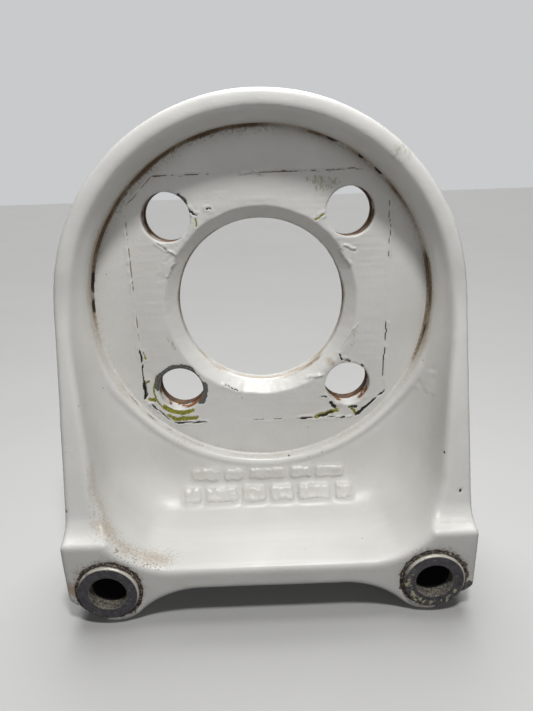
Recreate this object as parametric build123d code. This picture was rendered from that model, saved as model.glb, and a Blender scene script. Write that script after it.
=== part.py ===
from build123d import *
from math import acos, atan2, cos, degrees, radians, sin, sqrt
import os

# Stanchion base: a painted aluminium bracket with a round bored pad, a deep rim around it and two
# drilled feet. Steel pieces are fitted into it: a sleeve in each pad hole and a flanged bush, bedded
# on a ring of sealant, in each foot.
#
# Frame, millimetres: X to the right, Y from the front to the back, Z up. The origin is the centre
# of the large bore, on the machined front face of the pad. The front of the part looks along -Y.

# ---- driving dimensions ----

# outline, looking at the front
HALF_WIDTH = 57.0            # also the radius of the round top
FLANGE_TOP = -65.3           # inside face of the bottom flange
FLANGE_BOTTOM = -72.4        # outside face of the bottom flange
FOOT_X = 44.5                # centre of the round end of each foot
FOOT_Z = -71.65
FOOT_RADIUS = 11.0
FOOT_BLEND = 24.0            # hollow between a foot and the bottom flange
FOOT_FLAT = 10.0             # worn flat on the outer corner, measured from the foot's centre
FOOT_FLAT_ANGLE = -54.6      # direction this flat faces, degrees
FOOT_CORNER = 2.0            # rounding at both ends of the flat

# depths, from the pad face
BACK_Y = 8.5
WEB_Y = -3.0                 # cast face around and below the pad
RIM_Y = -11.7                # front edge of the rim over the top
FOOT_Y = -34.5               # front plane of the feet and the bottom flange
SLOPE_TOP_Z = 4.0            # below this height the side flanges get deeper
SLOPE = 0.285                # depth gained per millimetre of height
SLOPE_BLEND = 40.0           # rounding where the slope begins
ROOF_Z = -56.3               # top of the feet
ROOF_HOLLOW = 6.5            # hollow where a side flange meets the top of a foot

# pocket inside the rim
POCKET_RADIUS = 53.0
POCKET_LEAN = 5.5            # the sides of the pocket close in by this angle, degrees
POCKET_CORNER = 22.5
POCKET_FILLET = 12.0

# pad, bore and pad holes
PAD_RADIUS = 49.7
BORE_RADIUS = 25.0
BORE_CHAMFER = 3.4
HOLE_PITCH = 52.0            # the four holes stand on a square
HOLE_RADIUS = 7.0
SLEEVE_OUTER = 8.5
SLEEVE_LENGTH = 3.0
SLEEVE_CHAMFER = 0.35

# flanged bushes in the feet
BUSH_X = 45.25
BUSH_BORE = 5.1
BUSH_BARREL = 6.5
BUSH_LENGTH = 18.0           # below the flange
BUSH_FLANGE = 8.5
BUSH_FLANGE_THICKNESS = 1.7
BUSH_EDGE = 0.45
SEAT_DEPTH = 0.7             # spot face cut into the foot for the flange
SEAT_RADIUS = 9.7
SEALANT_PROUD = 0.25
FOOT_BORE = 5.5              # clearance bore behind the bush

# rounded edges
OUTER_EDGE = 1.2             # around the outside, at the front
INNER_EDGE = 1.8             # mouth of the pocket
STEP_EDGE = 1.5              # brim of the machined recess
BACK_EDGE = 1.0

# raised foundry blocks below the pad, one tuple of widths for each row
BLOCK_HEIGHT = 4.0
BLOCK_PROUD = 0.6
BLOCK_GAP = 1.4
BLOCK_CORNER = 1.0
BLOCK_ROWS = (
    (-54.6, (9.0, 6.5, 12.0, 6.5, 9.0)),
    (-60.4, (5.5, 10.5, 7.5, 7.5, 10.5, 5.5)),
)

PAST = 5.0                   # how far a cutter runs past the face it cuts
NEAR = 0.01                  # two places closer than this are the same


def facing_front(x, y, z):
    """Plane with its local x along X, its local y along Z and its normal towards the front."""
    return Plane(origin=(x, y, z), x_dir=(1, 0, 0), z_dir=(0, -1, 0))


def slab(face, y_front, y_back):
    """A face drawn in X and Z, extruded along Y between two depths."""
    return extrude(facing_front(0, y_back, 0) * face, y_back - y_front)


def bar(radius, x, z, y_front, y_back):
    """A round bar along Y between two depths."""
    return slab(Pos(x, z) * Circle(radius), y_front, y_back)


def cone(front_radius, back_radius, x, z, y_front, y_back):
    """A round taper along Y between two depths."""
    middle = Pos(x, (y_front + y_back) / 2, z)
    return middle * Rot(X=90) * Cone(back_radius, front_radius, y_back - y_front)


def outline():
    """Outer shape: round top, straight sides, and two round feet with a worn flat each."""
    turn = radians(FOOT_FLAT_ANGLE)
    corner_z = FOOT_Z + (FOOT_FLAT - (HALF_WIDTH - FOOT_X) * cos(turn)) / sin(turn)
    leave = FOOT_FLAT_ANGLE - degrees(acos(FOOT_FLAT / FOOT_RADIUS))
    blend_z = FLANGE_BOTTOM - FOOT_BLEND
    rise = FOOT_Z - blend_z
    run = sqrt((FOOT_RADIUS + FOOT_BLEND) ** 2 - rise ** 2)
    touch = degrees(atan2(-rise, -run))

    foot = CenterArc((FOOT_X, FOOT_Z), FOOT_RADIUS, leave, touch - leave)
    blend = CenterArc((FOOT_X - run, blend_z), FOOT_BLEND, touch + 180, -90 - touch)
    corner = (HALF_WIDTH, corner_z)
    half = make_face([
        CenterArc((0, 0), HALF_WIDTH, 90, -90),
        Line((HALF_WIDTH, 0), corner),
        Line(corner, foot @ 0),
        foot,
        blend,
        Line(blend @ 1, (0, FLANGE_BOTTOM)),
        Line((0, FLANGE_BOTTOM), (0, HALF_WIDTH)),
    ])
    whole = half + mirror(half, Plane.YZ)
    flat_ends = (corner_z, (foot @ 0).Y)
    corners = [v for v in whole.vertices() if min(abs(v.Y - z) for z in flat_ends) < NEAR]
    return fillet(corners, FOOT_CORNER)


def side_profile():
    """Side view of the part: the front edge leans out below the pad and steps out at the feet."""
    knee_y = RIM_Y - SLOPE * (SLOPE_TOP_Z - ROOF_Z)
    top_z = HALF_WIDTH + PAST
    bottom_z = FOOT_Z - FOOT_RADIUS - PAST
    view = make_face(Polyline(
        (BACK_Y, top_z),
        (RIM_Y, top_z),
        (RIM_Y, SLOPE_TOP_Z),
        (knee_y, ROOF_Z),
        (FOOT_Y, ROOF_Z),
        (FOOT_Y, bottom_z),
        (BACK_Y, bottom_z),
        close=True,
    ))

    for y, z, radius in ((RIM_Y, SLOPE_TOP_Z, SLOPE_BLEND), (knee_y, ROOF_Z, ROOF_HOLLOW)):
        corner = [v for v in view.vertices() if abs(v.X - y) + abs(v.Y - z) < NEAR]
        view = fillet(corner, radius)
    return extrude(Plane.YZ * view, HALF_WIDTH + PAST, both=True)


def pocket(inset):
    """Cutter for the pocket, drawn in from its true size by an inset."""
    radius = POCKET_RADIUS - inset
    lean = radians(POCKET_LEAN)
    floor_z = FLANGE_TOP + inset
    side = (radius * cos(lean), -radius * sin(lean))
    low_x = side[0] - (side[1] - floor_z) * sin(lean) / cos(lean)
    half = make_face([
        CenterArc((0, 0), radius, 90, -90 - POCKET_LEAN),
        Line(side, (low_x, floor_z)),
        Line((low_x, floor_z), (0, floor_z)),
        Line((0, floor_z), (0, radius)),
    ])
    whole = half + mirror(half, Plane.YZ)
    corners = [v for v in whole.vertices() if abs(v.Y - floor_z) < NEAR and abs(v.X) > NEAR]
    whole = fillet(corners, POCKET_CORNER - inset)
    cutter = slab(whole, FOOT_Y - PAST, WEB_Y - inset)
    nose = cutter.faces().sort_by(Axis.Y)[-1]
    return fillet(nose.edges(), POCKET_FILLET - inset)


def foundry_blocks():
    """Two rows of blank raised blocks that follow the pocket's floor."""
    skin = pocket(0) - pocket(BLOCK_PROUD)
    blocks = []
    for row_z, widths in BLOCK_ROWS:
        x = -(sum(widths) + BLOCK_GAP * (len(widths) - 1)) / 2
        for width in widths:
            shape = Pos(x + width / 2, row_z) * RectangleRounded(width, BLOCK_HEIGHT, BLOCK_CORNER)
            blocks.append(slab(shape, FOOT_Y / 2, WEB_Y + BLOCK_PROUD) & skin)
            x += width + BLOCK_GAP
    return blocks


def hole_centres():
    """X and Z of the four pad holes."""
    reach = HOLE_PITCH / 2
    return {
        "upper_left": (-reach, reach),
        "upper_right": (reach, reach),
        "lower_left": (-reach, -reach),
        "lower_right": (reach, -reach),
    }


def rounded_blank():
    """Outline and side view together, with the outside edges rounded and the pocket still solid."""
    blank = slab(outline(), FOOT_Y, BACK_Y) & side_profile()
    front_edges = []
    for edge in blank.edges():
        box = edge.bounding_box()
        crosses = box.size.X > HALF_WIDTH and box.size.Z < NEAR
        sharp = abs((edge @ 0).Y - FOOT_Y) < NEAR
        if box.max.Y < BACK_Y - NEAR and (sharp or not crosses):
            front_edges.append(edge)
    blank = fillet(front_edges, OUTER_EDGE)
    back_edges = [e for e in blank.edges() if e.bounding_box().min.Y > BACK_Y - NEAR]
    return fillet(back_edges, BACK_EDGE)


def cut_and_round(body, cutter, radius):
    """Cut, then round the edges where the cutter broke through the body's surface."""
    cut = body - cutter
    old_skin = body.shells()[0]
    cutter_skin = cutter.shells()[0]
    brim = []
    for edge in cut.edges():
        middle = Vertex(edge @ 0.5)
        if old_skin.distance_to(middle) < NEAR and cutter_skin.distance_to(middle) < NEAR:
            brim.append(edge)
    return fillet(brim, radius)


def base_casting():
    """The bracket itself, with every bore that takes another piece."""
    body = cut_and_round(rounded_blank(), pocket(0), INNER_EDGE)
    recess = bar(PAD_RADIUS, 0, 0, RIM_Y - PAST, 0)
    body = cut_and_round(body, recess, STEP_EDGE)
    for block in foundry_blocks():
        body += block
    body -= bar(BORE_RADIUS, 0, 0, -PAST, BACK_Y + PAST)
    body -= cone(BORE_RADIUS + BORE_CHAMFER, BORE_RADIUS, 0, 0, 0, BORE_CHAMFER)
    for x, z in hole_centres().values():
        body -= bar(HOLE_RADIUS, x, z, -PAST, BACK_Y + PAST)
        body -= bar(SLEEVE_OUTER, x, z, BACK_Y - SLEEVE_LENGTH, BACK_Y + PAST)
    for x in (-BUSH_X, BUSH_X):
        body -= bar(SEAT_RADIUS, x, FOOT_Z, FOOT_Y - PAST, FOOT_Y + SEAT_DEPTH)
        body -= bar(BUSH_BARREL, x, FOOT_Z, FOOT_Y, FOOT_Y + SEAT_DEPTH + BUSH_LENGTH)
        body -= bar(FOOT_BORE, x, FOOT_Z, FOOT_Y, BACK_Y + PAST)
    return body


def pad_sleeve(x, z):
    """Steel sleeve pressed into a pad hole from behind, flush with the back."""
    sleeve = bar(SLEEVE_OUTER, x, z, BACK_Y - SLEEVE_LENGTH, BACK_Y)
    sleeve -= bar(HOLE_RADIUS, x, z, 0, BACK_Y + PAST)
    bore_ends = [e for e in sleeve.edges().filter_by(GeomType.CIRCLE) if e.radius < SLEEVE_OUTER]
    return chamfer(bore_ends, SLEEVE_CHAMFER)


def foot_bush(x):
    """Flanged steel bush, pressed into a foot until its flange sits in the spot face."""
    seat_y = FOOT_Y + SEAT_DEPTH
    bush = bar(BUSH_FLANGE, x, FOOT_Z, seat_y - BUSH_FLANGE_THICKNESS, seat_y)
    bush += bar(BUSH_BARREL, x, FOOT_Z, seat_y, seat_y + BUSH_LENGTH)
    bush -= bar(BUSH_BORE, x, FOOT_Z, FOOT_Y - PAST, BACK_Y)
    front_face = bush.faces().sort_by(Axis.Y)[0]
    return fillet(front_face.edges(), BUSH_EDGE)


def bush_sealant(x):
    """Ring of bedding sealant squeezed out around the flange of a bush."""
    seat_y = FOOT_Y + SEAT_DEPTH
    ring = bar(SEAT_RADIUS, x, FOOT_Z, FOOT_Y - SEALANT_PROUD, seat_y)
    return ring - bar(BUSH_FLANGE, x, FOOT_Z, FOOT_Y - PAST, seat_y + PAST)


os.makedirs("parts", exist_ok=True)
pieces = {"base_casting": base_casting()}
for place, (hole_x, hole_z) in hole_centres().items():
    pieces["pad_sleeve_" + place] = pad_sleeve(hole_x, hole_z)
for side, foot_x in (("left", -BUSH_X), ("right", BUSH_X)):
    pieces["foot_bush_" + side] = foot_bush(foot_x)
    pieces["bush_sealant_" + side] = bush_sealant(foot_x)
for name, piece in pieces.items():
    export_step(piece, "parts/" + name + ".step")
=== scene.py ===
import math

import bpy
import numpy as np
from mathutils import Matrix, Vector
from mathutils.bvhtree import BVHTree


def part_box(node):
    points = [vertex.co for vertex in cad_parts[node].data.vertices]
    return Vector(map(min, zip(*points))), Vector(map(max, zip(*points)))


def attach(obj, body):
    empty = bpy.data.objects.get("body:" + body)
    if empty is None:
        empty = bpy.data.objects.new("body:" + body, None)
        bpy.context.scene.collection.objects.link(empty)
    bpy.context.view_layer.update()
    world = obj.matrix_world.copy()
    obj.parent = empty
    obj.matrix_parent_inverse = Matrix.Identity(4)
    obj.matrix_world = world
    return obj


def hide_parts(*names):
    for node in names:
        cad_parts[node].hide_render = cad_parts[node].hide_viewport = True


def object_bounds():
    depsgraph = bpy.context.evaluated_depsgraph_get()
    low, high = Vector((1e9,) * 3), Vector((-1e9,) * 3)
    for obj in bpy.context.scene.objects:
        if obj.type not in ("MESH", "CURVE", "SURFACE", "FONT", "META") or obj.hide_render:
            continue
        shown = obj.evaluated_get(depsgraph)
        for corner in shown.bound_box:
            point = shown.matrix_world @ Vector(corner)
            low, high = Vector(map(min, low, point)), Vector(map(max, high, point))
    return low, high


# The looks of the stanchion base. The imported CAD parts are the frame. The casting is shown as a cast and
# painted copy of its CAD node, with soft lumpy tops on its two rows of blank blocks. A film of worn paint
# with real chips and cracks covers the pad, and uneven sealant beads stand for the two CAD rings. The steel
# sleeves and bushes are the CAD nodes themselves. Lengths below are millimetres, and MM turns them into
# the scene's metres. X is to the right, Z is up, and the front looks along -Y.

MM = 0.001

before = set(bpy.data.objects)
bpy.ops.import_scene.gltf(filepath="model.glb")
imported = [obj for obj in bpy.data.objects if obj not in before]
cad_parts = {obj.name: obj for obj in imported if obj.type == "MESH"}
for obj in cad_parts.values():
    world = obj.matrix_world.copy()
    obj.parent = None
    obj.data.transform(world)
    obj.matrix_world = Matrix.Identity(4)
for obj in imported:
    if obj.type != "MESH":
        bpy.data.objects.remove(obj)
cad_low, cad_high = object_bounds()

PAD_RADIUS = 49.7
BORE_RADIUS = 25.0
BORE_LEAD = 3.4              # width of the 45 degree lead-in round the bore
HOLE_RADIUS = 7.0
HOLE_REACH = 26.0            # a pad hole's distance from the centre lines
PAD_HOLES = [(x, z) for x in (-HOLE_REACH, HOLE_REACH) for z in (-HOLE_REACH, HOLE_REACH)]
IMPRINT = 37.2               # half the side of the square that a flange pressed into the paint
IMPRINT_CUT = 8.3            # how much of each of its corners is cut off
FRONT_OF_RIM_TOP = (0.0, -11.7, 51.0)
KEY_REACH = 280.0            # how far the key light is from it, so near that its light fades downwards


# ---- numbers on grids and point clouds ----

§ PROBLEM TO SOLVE
Quote word for word every line from the one that has "Vector(map(max, high, point))" through the one that has "return low, high".

§ RESPONSE TO THIS TASK
            low, high = Vector(map(min, low, point)), Vector(map(max, high, point))
    return low, high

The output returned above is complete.